Friday, November 20, 2009

Little self punishment

I think that I'm holding a grudge against myself because of my recent blow up so I needed a little punishment. I had nice trade in the direction of trend. Then I tried to pick a bottom which didn't play out well. With averaging and not letting myself to close in a loss I managed to make healthy loss.

-54 pips

Tuesday, November 17, 2009

New trades, trying to get a rhythm

I had a hard time closing third trade in a loss when it spiked up just after my entry. Eur/gbp changed direction so it was low probability staying in that trade.

Pips are of October size, smaller but very big leverage considering current account size.

+20 pips

Sunday, November 8, 2009

Can you believe this chart?

First thank you all on your comments of support.

This is my YTD performance and it drove me mad few times. Well I drove myself mad with doing mad things in the first place.
This time blow up really surprised me, I wasn't expecting something like this lately. I had very good run and without for me before usual averaging. I was only thinking how much further into positive side can I move account in two months that are left in the year.

After first blow up in the beginning of the year, three times I approached break even and then ensued new big and fast loss.

Problems with trading on positive side is something very subjective and individual to me. I believe that I had blow up because of feeling uncomfortable being on the positive side. Don't ask me why I feel that way, or I felt that way. It's up to me to clear that out however odd does it seems to feel it.

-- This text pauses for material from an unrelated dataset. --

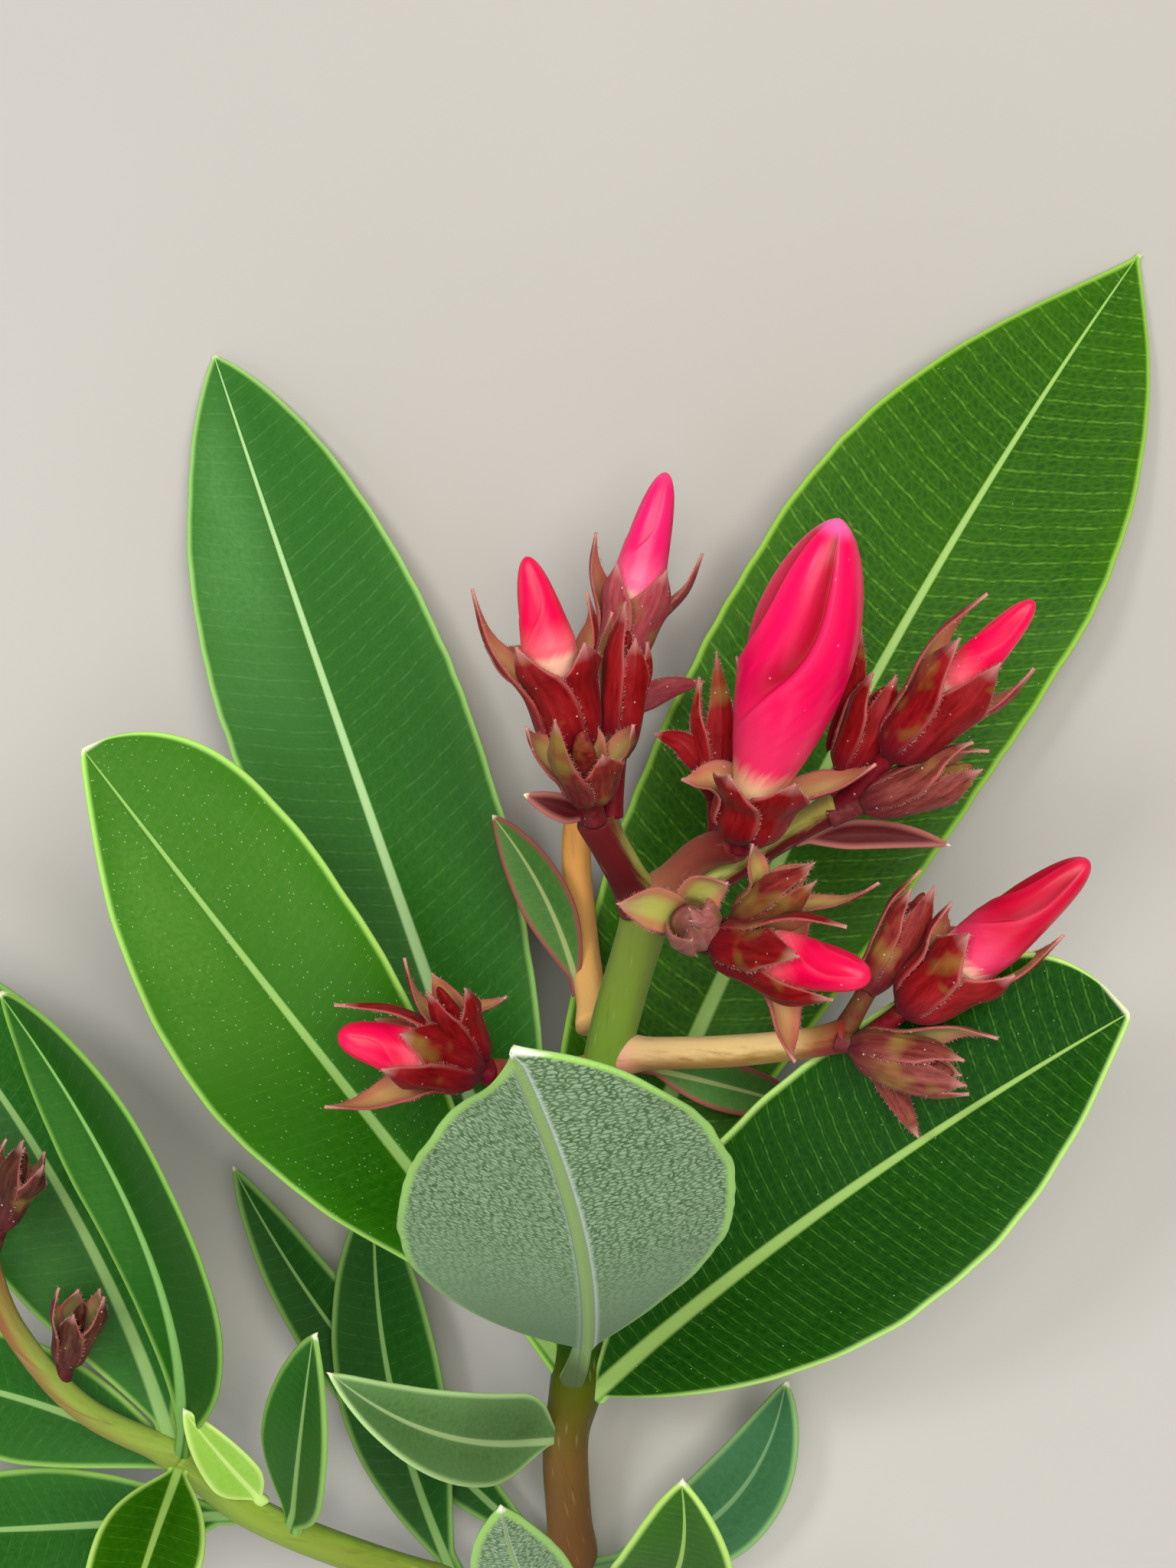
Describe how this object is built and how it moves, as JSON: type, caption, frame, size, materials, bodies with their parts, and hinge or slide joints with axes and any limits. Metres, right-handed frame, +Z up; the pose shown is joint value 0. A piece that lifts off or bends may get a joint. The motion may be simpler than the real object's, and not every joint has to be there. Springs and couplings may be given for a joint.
{
  "type": "cut oleander shoot with flower buds",
  "caption": "Flowering oleander shoot, cut and laid down: a whorl of lance-shaped leaves round a branched cluster of rolled buds in red calyces.",
  "frame": {"origin": "centre of the shoot's box at the level of the surface that it lies on", "axes": "+Z up from that surface, +Y along the shoot from its cut end towards the leaf tips, +X to the right seen from above"},
  "size_m": [0.1166, 0.1248, 0.0801],
  "materials": {
    "stem": "matt, fine down",
    "stalk": "matt, fine down",
    "leaf": "satin, leathery",
    "leaf_underside": "matt, finely netted",
    "petal": "soft satin",
    "calyx": "matt, downy"
  },
  "bodies": {
    "root": {"back_bud_calyx": "calyx", "back_bud_petals": "petal", "back_stalk": "stalk", "big_bud_calyx": "calyx", "big_bud_petals": "petal", "bract_leaf_left": "leaf", "bract_leaf_right": "leaf", "bract_left": "leaf", "bract_right": "leaf", "front_bud_calyx": "calyx", "front_bud_petals": "petal", "front_calyx": "calyx", "front_calyx_upper": "calyx", "front_stalk": "stalk", "leaf_curled": "leaf", "leaf_front": "leaf_underside", "leaf_left_high": "leaf", "leaf_left_low": "leaf", "leaf_low_back": "leaf", "leaf_low_front": "leaf_underside", "leaf_low_left": "leaf", "leaf_low_right": "leaf", "leaf_low_side": "leaf", "leaf_right_high": "leaf", "leaf_right_low": "leaf", "left_bud_calyx": "calyx", "left_bud_petals": "petal", "left_calyx_back": "calyx", "left_calyx_front": "calyx", "left_side_bud_calyx": "calyx", "left_side_bud_petals": "petal", "left_side_calyx": "calyx", "left_side_stalk": "stalk", "left_stalk": "stalk", "main_stem": "stem", "middle_calyx": "calyx", "middle_stalk": "stalk", "right_bud_calyx": "calyx", "right_bud_petals": "petal", "right_calyx": "calyx", "right_calyx_long": "calyx", "right_side_bud_calyx": "calyx", "right_side_bud_petals": "petal", "right_side_calyx": "calyx", "right_side_calyx_low": "calyx", "right_side_stalk": "stalk", "right_stalk": "stalk", "side_leaf_back": "leaf", "side_leaf_edge": "leaf", "side_leaf_folded": "leaf", "side_leaf_front": "leaf", "side_leaf_left": "leaf", "side_leaf_low": "leaf", "side_leaf_young": "leaf", "side_shoot": "stem", "side_shoot_calyx": "calyx", "side_shoot_end": "stalk", "side_shoot_end_calyx": "calyx"}
  },
  "joints": []
}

Thursday, November 5, 2009

I gambled and lost

I lost -40% today. Something is really flawed with my attitude regarding trading and money. You can understand that I don't want to talk about it so probably I will not respond to comments. My account dropped little bit below level where it was this summer. This is biggest loss of money with trading I ever had. So all work in last two months is now gone. With first of this month I was at break even for the year and this week I gained 7.5%. It seems that whenever I get back to my starting point I make sure to quickly lose as much as I can. I played that game few times this year. It's like I want to lose. Also it seems to me that I don't value money gained by trading as real value. I guess that deep down I believe this is not work but gambling. I don't know, I'm just thinking out loud.
Funny thing is that I was really on good track last two months. I was thinking that I finally moved away from problems. Well little averaging yesterday was first sign of trouble. You can't run from yourself. If you have problems or issues they will find a way out and materialize themselves. If you are alcoholic it doesn't matter for how long you are sober you are always one drink away from abyss.

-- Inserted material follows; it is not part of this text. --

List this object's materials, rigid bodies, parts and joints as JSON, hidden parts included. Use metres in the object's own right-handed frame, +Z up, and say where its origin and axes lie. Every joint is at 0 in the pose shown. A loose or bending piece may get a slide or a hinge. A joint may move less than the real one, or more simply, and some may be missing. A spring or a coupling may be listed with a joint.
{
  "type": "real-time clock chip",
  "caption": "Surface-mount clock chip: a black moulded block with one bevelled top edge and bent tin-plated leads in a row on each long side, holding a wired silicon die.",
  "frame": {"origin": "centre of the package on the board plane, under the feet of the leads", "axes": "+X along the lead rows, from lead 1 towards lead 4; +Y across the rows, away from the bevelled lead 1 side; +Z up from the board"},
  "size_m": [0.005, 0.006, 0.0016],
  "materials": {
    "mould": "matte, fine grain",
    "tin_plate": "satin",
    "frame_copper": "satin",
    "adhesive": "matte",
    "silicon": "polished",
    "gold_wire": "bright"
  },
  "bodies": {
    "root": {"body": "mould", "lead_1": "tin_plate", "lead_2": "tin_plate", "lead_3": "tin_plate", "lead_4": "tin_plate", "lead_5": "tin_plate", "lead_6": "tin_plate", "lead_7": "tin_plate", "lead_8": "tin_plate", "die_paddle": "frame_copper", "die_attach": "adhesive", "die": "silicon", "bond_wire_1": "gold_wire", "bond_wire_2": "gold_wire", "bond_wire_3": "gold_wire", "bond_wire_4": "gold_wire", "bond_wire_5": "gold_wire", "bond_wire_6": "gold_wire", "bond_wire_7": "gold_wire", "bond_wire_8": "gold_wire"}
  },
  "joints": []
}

Wednesday, November 4, 2009

Lucky to be profitable

Pretty much mediocre trading today. Market wasn't in break out mode but something different. I'm not comfortable trading from retracement and that was game today. So I would go long when the move is near end, then wait out through retracement to get some tiny profit. On my third trade I had to close in a loss because news time was approaching. After the news I tried to be "creative" with 1/3 trades. I was lucky that market continued my way.
After all I had to be more "creative" and short gbp/jpy. O.k if I short it with 1/3 but when I add one more it's so close to full size in the most volatile pair. Very bad trading on idea that some resistance trendline from 4h time frame is on. Again some luck with really hitting resistance on usd/jpy and eur/gbp so I could close those two shorts profitable. I could get really burned. That 1/3 game would just lead me in averaging problems.
If there isn't trade that I like or market isn't suitable for me, well just don't trade.